_Exercise task:_ How does the data below read from its first line through the line containing "const webThickness = 19.6;"? Print those lines exactly.

_Given data:_
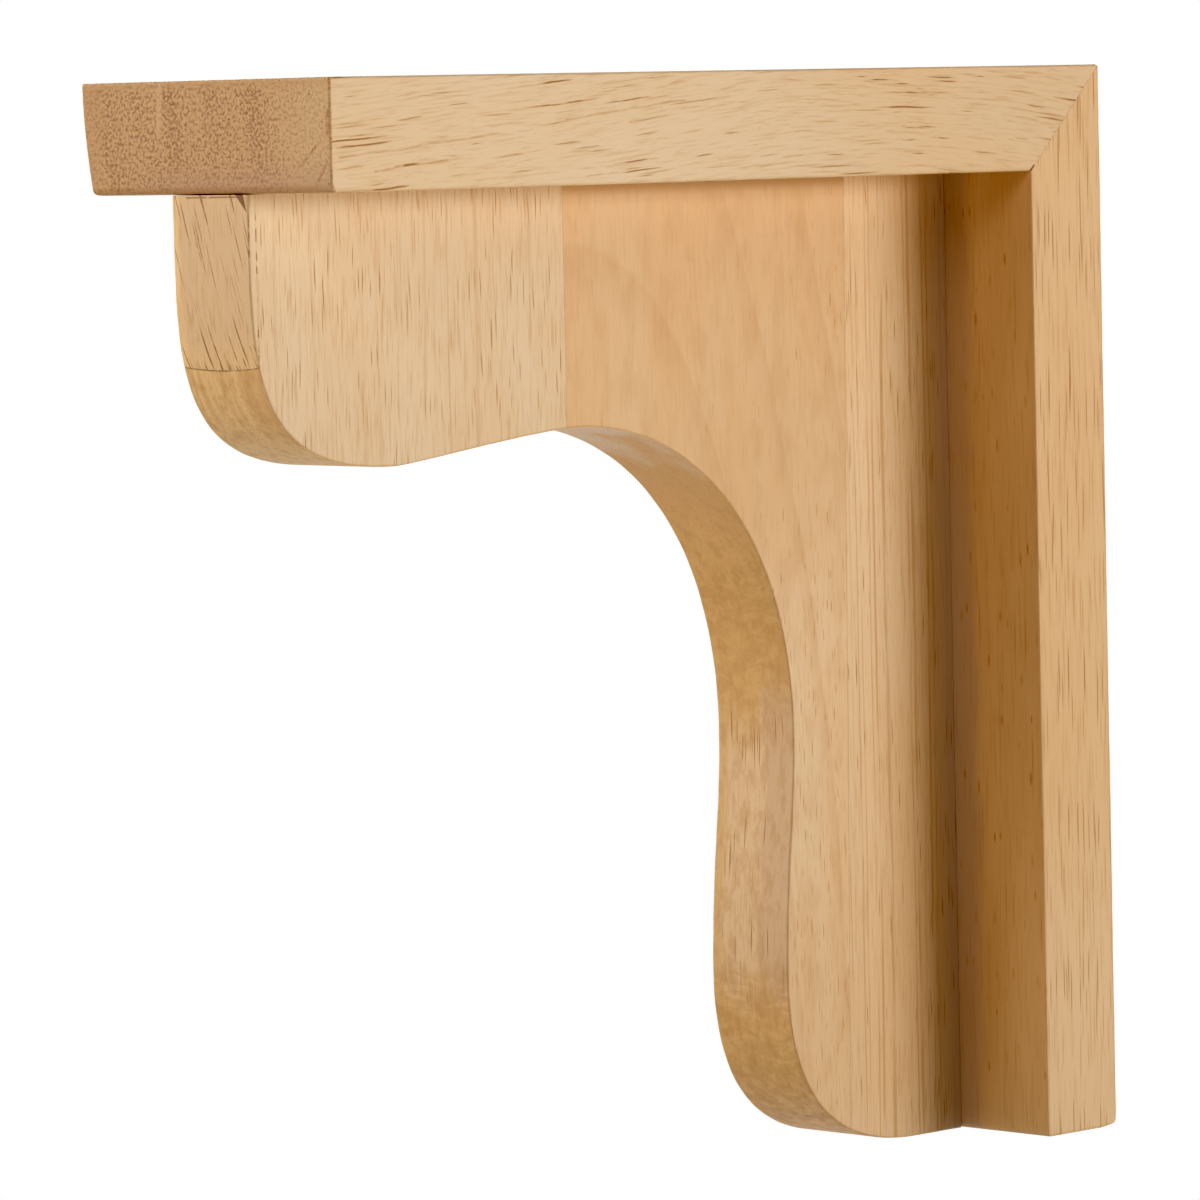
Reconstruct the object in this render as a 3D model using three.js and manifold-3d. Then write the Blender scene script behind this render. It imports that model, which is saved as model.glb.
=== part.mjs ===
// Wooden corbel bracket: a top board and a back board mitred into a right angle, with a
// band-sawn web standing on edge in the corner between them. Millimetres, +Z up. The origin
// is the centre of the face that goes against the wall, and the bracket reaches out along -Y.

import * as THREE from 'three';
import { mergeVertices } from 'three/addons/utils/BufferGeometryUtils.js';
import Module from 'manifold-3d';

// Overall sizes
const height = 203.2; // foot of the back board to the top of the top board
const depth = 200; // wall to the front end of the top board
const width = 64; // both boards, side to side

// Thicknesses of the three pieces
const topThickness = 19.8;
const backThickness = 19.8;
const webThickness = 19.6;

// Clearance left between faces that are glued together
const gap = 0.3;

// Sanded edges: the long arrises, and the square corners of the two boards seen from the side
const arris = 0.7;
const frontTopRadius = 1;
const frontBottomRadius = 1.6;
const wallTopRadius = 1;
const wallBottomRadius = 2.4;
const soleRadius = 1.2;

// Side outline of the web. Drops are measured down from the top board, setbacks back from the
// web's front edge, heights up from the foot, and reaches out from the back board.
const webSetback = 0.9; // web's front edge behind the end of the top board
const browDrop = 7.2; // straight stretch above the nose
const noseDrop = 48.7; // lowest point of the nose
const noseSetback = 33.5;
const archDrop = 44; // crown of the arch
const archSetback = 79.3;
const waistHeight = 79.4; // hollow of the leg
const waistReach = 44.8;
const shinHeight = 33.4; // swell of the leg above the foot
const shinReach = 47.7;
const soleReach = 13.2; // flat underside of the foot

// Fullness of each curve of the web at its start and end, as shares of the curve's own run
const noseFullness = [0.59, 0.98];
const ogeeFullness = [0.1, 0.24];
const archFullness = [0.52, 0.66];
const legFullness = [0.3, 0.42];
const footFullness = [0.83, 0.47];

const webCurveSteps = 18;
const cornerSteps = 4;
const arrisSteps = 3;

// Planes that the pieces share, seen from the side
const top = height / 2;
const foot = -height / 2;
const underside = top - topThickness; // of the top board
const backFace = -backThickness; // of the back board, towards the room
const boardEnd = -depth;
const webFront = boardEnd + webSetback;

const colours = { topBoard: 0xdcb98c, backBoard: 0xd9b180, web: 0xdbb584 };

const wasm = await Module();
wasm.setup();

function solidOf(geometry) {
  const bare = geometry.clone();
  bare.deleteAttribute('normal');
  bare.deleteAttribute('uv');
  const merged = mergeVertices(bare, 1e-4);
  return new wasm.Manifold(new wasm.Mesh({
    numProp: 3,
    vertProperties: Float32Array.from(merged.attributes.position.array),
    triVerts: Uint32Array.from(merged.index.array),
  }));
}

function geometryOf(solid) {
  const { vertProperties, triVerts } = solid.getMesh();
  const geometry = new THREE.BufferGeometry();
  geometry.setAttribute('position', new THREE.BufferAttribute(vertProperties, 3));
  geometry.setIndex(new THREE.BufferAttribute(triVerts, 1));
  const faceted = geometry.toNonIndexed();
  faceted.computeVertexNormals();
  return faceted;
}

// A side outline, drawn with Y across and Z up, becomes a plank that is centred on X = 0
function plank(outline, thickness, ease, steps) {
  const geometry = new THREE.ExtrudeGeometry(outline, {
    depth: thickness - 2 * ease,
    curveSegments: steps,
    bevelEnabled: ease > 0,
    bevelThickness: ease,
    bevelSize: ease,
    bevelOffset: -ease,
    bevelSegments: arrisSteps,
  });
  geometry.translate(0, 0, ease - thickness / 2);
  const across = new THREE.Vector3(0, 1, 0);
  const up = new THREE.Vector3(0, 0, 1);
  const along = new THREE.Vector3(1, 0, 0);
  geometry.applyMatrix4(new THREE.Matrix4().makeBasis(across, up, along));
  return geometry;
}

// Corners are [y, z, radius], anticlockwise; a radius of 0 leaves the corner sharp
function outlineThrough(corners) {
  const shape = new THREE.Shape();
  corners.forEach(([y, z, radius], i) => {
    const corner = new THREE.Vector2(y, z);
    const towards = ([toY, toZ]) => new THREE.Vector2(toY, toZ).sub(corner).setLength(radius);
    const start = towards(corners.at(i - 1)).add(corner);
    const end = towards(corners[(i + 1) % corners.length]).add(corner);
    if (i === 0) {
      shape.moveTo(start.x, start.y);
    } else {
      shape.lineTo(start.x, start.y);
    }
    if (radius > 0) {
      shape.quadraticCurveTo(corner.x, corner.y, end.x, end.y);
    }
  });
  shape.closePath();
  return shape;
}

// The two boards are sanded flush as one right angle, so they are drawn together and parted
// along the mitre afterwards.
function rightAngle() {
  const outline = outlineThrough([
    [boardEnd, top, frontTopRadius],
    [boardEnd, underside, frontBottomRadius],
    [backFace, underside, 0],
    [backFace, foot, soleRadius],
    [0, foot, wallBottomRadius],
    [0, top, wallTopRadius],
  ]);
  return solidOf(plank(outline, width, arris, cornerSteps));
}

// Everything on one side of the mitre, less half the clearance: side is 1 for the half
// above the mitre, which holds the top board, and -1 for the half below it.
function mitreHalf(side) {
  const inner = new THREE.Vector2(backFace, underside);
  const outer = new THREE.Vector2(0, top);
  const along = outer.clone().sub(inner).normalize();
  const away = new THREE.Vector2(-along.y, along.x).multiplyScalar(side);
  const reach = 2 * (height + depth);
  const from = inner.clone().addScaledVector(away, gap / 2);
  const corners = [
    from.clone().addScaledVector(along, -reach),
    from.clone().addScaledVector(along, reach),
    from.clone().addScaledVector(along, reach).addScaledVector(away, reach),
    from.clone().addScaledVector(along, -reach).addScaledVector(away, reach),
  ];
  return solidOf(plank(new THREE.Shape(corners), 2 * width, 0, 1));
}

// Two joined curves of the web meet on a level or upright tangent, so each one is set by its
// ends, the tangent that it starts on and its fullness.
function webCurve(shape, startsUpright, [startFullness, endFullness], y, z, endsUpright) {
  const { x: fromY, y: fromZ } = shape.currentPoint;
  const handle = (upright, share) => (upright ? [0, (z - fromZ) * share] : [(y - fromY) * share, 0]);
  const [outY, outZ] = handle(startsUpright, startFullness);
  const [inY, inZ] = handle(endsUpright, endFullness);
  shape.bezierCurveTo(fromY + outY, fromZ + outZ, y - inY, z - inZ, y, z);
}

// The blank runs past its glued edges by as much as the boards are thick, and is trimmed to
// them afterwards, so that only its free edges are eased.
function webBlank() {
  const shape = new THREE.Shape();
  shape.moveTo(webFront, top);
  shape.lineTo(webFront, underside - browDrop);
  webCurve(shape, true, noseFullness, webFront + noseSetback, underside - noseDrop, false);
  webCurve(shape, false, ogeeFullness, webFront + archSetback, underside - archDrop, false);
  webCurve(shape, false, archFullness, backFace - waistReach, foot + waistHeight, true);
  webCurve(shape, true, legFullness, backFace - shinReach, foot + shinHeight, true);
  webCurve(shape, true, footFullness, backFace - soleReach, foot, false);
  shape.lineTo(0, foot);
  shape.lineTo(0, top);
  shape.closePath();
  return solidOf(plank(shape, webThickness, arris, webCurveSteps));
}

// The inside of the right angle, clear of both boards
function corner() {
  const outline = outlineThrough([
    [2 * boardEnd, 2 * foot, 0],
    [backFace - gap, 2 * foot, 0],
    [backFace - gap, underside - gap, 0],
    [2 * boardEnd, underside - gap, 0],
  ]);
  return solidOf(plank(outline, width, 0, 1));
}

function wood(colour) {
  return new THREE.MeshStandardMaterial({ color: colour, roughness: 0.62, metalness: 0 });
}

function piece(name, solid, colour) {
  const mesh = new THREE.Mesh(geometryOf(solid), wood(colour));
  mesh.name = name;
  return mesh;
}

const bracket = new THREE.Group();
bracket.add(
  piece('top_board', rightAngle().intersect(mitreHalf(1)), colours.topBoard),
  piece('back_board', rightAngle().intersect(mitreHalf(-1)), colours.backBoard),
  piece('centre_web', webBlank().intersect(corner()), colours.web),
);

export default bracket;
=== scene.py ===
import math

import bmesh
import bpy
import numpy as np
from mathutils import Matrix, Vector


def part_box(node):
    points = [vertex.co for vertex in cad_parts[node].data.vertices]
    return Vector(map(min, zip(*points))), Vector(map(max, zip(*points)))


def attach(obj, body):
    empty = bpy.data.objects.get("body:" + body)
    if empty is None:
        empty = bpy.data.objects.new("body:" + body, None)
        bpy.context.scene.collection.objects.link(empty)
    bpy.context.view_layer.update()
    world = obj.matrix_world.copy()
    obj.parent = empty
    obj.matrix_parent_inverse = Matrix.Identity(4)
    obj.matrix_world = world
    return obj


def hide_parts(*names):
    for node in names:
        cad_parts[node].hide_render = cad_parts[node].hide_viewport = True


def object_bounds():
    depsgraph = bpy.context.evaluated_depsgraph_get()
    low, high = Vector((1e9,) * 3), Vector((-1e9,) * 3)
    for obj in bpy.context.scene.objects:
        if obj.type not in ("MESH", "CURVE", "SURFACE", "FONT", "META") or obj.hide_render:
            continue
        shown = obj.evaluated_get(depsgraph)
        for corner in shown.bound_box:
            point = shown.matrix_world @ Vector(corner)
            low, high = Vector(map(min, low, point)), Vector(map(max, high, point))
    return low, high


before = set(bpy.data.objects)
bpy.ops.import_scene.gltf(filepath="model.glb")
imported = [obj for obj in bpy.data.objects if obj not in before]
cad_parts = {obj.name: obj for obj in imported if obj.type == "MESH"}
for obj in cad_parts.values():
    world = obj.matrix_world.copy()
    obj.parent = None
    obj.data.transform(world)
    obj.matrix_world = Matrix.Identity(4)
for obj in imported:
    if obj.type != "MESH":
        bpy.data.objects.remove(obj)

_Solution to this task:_
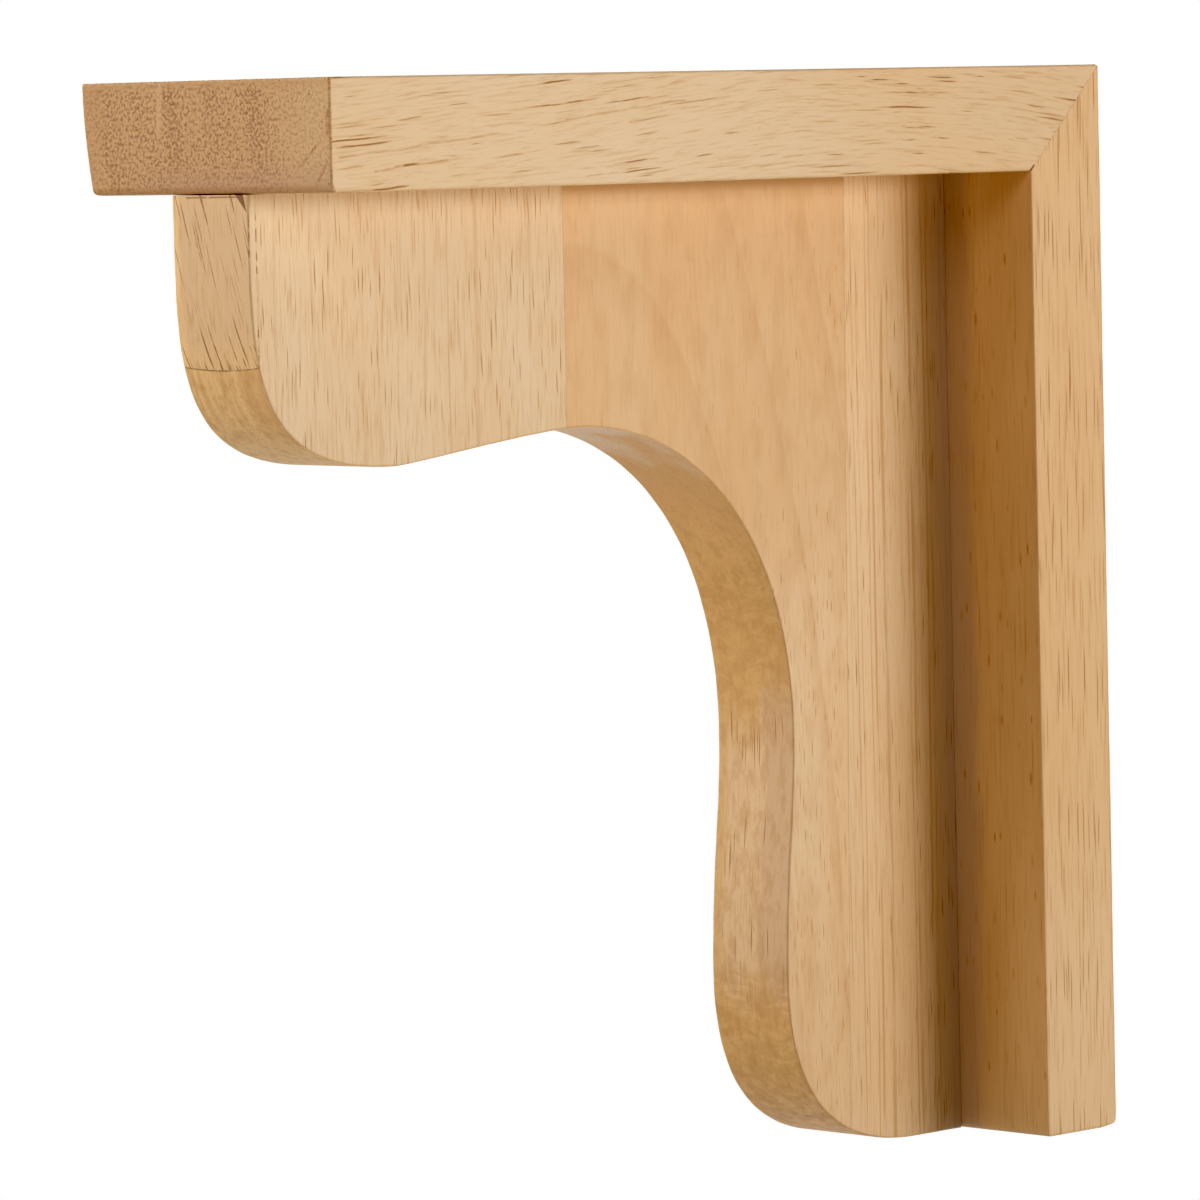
Reconstruct the object in this render as a 3D model using three.js and manifold-3d. Then write the Blender scene script behind this render. It imports that model, which is saved as model.glb.
=== part.mjs ===
// Wooden corbel bracket: a top board and a back board mitred into a right angle, with a
// band-sawn web standing on edge in the corner between them. Millimetres, +Z up. The origin
// is the centre of the face that goes against the wall, and the bracket reaches out along -Y.

import * as THREE from 'three';
import { mergeVertices } from 'three/addons/utils/BufferGeometryUtils.js';
import Module from 'manifold-3d';

// Overall sizes
const height = 203.2; // foot of the back board to the top of the top board
const depth = 200; // wall to the front end of the top board
const width = 64; // both boards, side to side

// Thicknesses of the three pieces
const topThickness = 19.8;
const backThickness = 19.8;
const webThickness = 19.6;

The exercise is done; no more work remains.